Sharpe, who will wear No. 17, was compared to current Blazers guard Anfernee Simons by Billups in terms of his calm and quiet demeanor.

Sharpe is from Canada, where he said he started playing basketball in ninth grade before moving to prep academies in the U.S. And yes, he dabbled in hockey a little bit as well.

On the basketball court, Billups said he wanted to test Sharpe's demeanor during the workout the new Blazer had earlier in June in Portland.

Billups said other guys in the workout were more loud and can rattle players, but the Blazers' leading man didn't see any flinching from Sharpe along with the impressive offensive and defensive talent displayed.

"For me, I just wanted to see how competitive he was," Billups said. "I left there so impressed. He stayed composed the entire time, he had this really quiet confidence about him that I really loved … I was impressed with his feet defensively."

Cronin and Billups both said Sharpe was always the guy they targeted at No. 7 leading up to the draft as they sweated out the nerves of waiting in the war room to see if Sharpe would stay on the board.

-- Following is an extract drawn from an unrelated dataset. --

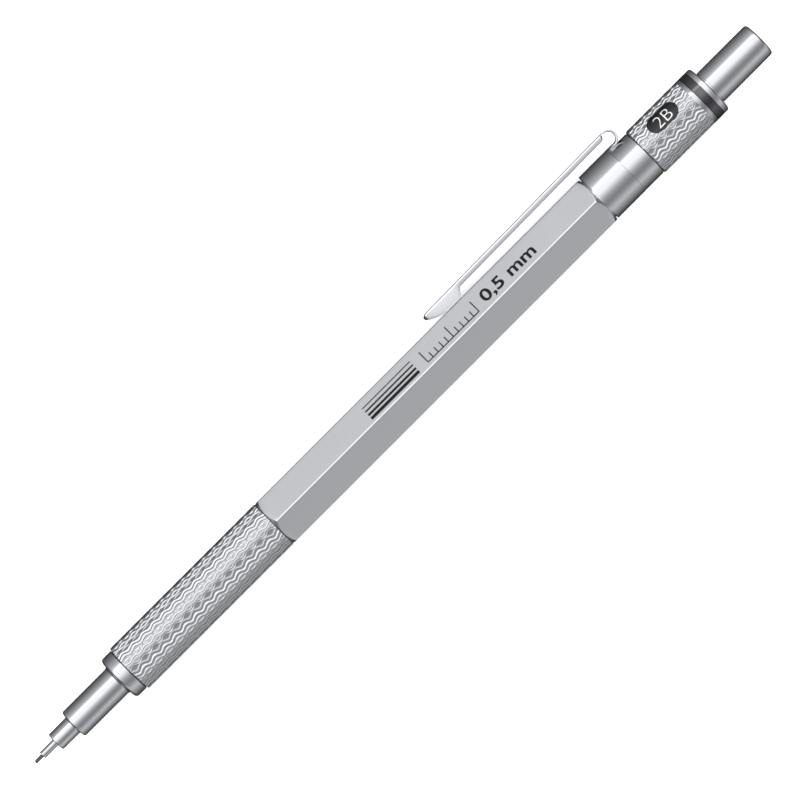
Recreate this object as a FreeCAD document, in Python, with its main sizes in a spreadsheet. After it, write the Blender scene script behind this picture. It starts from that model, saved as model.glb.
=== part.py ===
import FreeCAD, Part
import os
import re
import Sketcher

# A mechanical pencil for drafting, lying along X: lead to the front (-X side of the barrel),
# push button to the rear, clip toward +Y, one corner of the six-sided barrel up.

doc = FreeCAD.newDocument("mechanical_pencil")
sheet = doc.addObject("Spreadsheet::Sheet", "Sizes")

# Driving sizes in mm. Texts that start with "=" are worked out from the ones above them.
sizes = [
    # fits
    ("slip", "0.03"),            # radial room between parts that are pushed together by hand
    ("run", "0.05"),             # radial room between parts that move past each other
    ("sheet_metal", "0.32"),     # thickness of the clip
    # lead and front end
    ("lead_diameter", "0.56"),
    ("lead_out", "1.44"),
    ("lead_length", "60"),
    ("sleeve_diameter", "1.15"),
    ("sleeve_reach", "2.6"),
    ("sleeve_seat", "=sleeve_diameter / 2 - 0.025"),
    ("nose_diameter", "2.92"),
    ("nose_length", "3.5"),
    ("stem_start", "=sleeve_reach + nose_length"),
    ("stem_diameter", "4.64"),
    ("stem_length", "8.95"),
    ("collar_start", "=stem_start + stem_length"),
    ("collar_diameter", "7.23"),
    ("collar_length", "2"),
    ("collar_round", "0.6"),
    ("collar_end", "=collar_start + collar_length"),
    ("seam", "0.15"),
    # grip
    ("grip_start", "=collar_end + seam"),
    ("grip_length", "28.6"),
    ("grip_diameter", "7.94"),
    ("grip_end", "=grip_start + grip_length"),
    ("washer_length", "0.1"),
    # barrel
    ("barrel_start", "=grip_end + washer_length"),
    ("barrel_length", "64.1"),
    ("barrel_flats", "7.7"),
    ("barrel_wall", "0.85"),
    ("barrel_end", "=barrel_start + barrel_length"),
    ("flat_reach", "=barrel_flats / 2"),
    ("corner_reach", "=barrel_flats / 1.7320508"),
    ("bore_radius", "=flat_reach - barrel_wall"),
    ("end_face", "=flat_reach - 0.05"),
    ("end_slope", "=(corner_reach + 0.1 - end_face) * 0.8391"),
    ("core_radius", "=bore_radius - slip"),
    ("core_reach", "7"),
    # rear ferrule and clip
    ("band_gap", "0.25"),
    ("band_start", "=barrel_end + band_gap"),
    ("band_length", "5.35"),
    ("band_radius", "=flat_reach + 0.115"),
    ("band_shift", "0.165"),
    ("plain_start", "=band_start + band_length"),
    ("plain_length", "3.6"),
    ("plain_end", "=plain_start + plain_length"),
    ("seat_radius", "=flat_reach - 0.4"),
    ("clip_width", "3"),
    ("neck_width", "2.4"),
    ("loop_radius", "1.25"),
    ("loop_inner", "=loop_radius - sheet_metal"),
    ("loop_at", "=plain_start + 1.52"),
    ("loop_height", "=flat_reach + 1.2"),
    ("arm_top", "=loop_height + loop_radius"),
    ("arm_split", "0.12"),
    ("arm_start", "=loop_at - arm_split"),
    ("arm_length", "36.05"),
    ("arm_tip", "=arm_start - arm_length"),
    # lead tube, and what goes around it at the rear end
    ("tube_bore", "1.3"),
    ("tube_wall", "0.4"),
    ("tube_radius", "=tube_bore + tube_wall"),
    ("cup_wall", "0.45"),
    ("cup_rim", "0.3"),
    ("cup_radius", "=tube_radius + cup_wall"),
    ("button_bore", "=cup_radius + run"),
    ("button_wall", "0.55"),
    ("button_radius", "=button_bore + button_wall"),
    ("passage", "=button_radius + run"),
    ("spigot_wall", "0.4"),
    ("drum_bore", "=passage + spigot_wall"),
    ("drum_wall", "0.3"),
    ("drum_radius", "=drum_bore + drum_wall"),
    ("grade_wall", "0.54"),
    ("grade_radius", "=drum_radius + grade_wall"),
    ("ring_radius", "=grade_radius - 0.075"),
    # grade sleeve and its drum
    ("turn_gap", "0.1"),
    ("grade_start", "=plain_end + turn_gap"),
    ("grade_length", "10.5"),
    ("grade_end", "=grade_start + grade_length"),
    ("window_length", "5.3"),
    ("window_width", "2.87"),
    ("window_turn", "27.8"),
    # rear end
    ("ring_start", "=grade_end + run"),
    ("ring_length", "1.25"),
    ("cap_start", "=ring_start + ring_length"),
    ("cap_length", "0.9"),
    ("cap_end", "=cap_start + cap_length"),
    ("button_reach", "9.9"),
    ("button_inside", "5"),
    ("button_front", "=cap_end - button_inside"),
    ("button_end", "=cap_end + button_reach"),
    # feeding mechanism
    ("travel", "4"),
    ("ring_travel", "1"),
    ("retainer_start", "=stem_start + 0.25"),
    ("retainer_length", "1.25"),
    ("retainer_end", "=retainer_start + retainer_length"),
    ("jaw_front", "=retainer_end + travel + 0.4"),
    ("jaw_length", "8"),
    ("jaw_radius", "0.95"),
    ("jaw_head", "1.25"),
    ("jaw_end", "=jaw_front + jaw_length"),
    ("jaw_slot", "0.14"),
    ("clutch_start", "=jaw_front + 1.6"),
    ("clutch_length", "2"),
    ("clutch_radius", "1.7"),
    ("housing_start", "=clutch_start + clutch_length"),
    ("housing_nose", "1.75"),
    ("spring_room", "=tube_radius + 0.3"),
    ("housing_wall", "0.42"),
    ("housing_radius", "=spring_room + housing_wall"),
    ("spigot_end", "=grip_start + 4.8"),
    ("housing_step", "=spigot_end + 0.4"),
    ("spring_start", "=housing_step + 1.05"),
    ("spring_length", "11.4"),
    ("spring_turns", "9"),
    ("spring_radius", "1.55"),
    ("spring_wire", "0.34"),
    ("spring_end", "=spring_start + spring_length"),
    ("housing_end", "=spring_end + 9"),
    ("flange_end", "=spring_end + 1"),
    ("tube_end", "=cap_end - 1"),
    ("cup_start", "=tube_end - 2"),
    ("cup_end", "=tube_end + 5"),
    ("eraser_radius", "=cup_radius - cup_rim - 0.02"),
    ("eraser_end", "=button_end - 3.4"),
]
for row, (alias, text) in enumerate(sizes, start=1):
    sheet.set("A%d" % row, alias)
    sheet.set("B%d" % row, text)
    sheet.setAlias("B%d" % row, alias)
doc.recompute()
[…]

Speaking of that war room, it was one that included owner Jody Allen, who Billups praised on Saturday as providing plenty of energy and competition to get the most out of the draft. Billups also praised Cronin for his calm manner, despite it being the rookie GM's first time as the lead guy.

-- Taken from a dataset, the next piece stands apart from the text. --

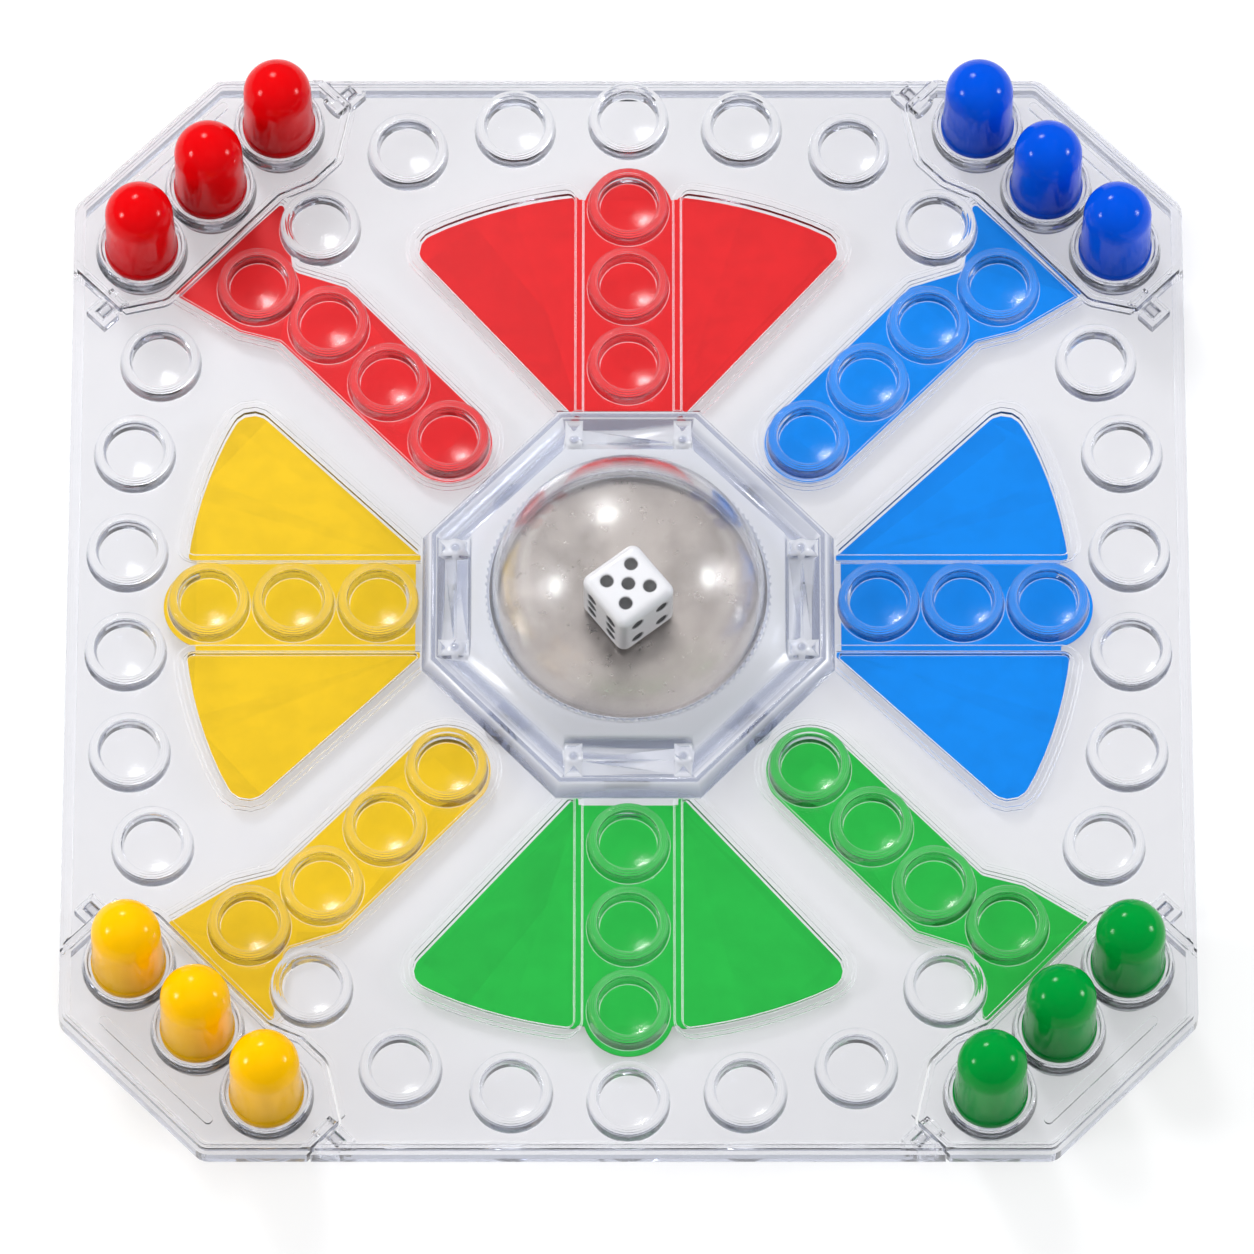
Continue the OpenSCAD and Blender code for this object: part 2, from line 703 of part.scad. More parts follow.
module die() {
    h = die_a / 2;
    color([0.96, 0.96, 0.95]) difference() {
        translate(die_at) rotate(die_turn) translate([0, 0, h]) intersection() {
            die_prism(h);
            rotate([90, 0, 0]) die_prism(h);
            rotate([0, 90, 0]) die_prism(h);
            sphere(r = die_round_r, $fn = 96);
        }
        pips(pip_r, -pip_depth, 1);
    }
}

// square prism with rounded edges; three of them across each other make the die
module die_prism(h) {
    translate([0, 0, -h]) linear_extrude(2 * h)
        polygon(outline([[h, -h], [h, h], [-h, h], [-h, -h]], [for (i = [0 : 3]) die_round], 0, 4));
}

module die_pips() {
    color([0.12, 0.12, 0.12]) pips(pip_r, -pip_depth, -pip_depth + 0.3);
}

module wedge_film_red() { color([0.9, 0.2, 0.2]) wedge_film(0, wedge_ns); }
module wedge_film_green() { color([0.18, 0.72, 0.26]) wedge_film(180, wedge_ns); }
module wedge_film_yellow() { color([1, 0.82, 0.18]) wedge_film(90, wedge_ew); }
module wedge_film_blue() { color([0.04, 0.48, 0.91]) wedge_film(-90, wedge_ew); }

game_board();
corner_flap(red);  // corner_flap_red
corner_flap(blue);  // corner_flap_blue
corner_flap(yellow);  // corner_flap_yellow
corner_flap(green);  // corner_flap_green
wedge_film_red();
wedge_film_blue();
wedge_film_yellow();
wedge_film_green();
color([0.9, 0.2, 0.2]) lane_film(red);  // lane_film_red
color([0.04, 0.48, 0.91]) lane_film(blue);  // lane_film_blue
color([1, 0.82, 0.18]) lane_film(yellow);  // lane_film_yellow
color([0.18, 0.72, 0.26]) lane_film(green);  // lane_film_green
popper_bezel();
dome();
striker_disc();
leaf_spring();
popper_cup();
cup_screws();
die();
die_pips();
color([0.88, 0.06, 0.06]) peg(red, -1);  // peg_red_1
color([0.88, 0.06, 0.06]) peg(red, 0);  // peg_red_2
color([0.88, 0.06, 0.06]) peg(red, 1);  // peg_red_3
color([0, 0.35, 0.85]) peg(blue, -1);  // peg_blue_1
color([0, 0.35, 0.85]) peg(blue, 0);  // peg_blue_2
color([0, 0.35, 0.85]) peg(blue, 1);  // peg_blue_3
color([1, 0.75, 0]) peg(yellow, -1);  // peg_yellow_1
color([1, 0.75, 0]) peg(yellow, 0);  // peg_yellow_2
color([1, 0.75, 0]) peg(yellow, 1);  // peg_yellow_3
color([0, 0.63, 0.28]) peg(green, -1);  // peg_green_1
color([0, 0.63, 0.28]) peg(green, 0);  // peg_green_2
color([0, 0.63, 0.28]) peg(green, 1);  // peg_green_3
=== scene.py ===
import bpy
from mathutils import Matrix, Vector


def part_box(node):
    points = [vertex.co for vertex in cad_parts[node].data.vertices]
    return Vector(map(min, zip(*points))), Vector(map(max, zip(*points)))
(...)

As for Walker, a 6-foot-9 forward, he said he believes his defense is what can get him onto the NBA floor next season as a rookie. Walker last year led Colorado in scoring with 14.6 points per game, as well as rebounding at 9.4 a night.

Walker averaged nearly a steal and a block each game as well, projecting him strongly as a 3-and-D type player that Portland could seemingly use more of on the roster. Walker said himself he's not worried about the number associated with his pick, and rather is happy on the good fit he seems to have with the Blazers.

Plus, it helps when your future coach is watching your school play more than any other team.

"I was happy when he even came to Colorado … I know his father Samaki and I played against him for years so obviously (Jabari) comes from great stock," Billups said. "I think he has a pro game because of his shooting, plays with a very high motor, has a real knack for defensive rebounding and he's just talented. He can pass, he can score a bit, he has a good understanding of the game, so I was happy he was there at that spot."

Last season, Billups came to the team preaching a new emphasis on defense and a new space filled with accountability. Those same sentiments were echoed Saturday, this time also through the team's GM.

Cronin and Billups both spoke of focusing on players' mentality and effort, in the draft or in trades, when it comes to adding them to the team. Cronin added they are looking to garner more talent as well to help fill out the roster.

Portland has reportedly added Jerami Grant from the Pistons, who is also viewed with that same kind of approach to the game. The Blazers want guys who are willing to sacrifice whatever it takes to win.

"Our emphasis this offseason is going to be consistent across our different vehicles … it's twofold," Cronin said. "It's the right mentality, the right demeanor, the competitive nature, the toughness, the grit, the defensive minded approach. You're going to see that consistently across our acquisitions."

The next step for Sharpe and Walker will be the NBA Summer League set to begin in 12 days when Portland plays one of the two opening games at 9 p.m. July 7 in Las Vegas.

Greg Brown III, Brandon Williams, Trendon Watford, Keon Johnson and Didi Louzada are also expected to join them in Vegas, according to the Rose Garden Report's Sean Highkin.

Portland will have four placement games and then will be boosted into a tournament bracket to crown the Summer League champ. It's not a lot of time on the surface, but Billups believes the new guys can jump on it quickly as Portland isn't looking to be back in the lottery next season.

"These guys seem to me that they learn very quickly, and that's important for a team like ours," Billups said. "Most of the guys that have been drafted in Shaedon's range are going to a team that will probably be there again next year by way of rebuilding. That's not what we're doing here."

That's music to the ears of Blazers fans who hope this era of management in Rip City has a more concrete plan. Cronin said the goal is a championship, not just winning a series or two and calling it a success.

Cronin said Thursday, June 24, following the draft that the team isn't done looking for improvements, and even admitted he believes they're not good enough yet.

But with a couple young talents in the building, as quiet as both Sharpe and Walker might be at the podium, Portland is hoping the Blazers' play will speak for itself come October.

"We're not content making the playoffs year to year and maybe winning a round or two," Cronin said. "Our goal is to push this to the limit and this is a really good start."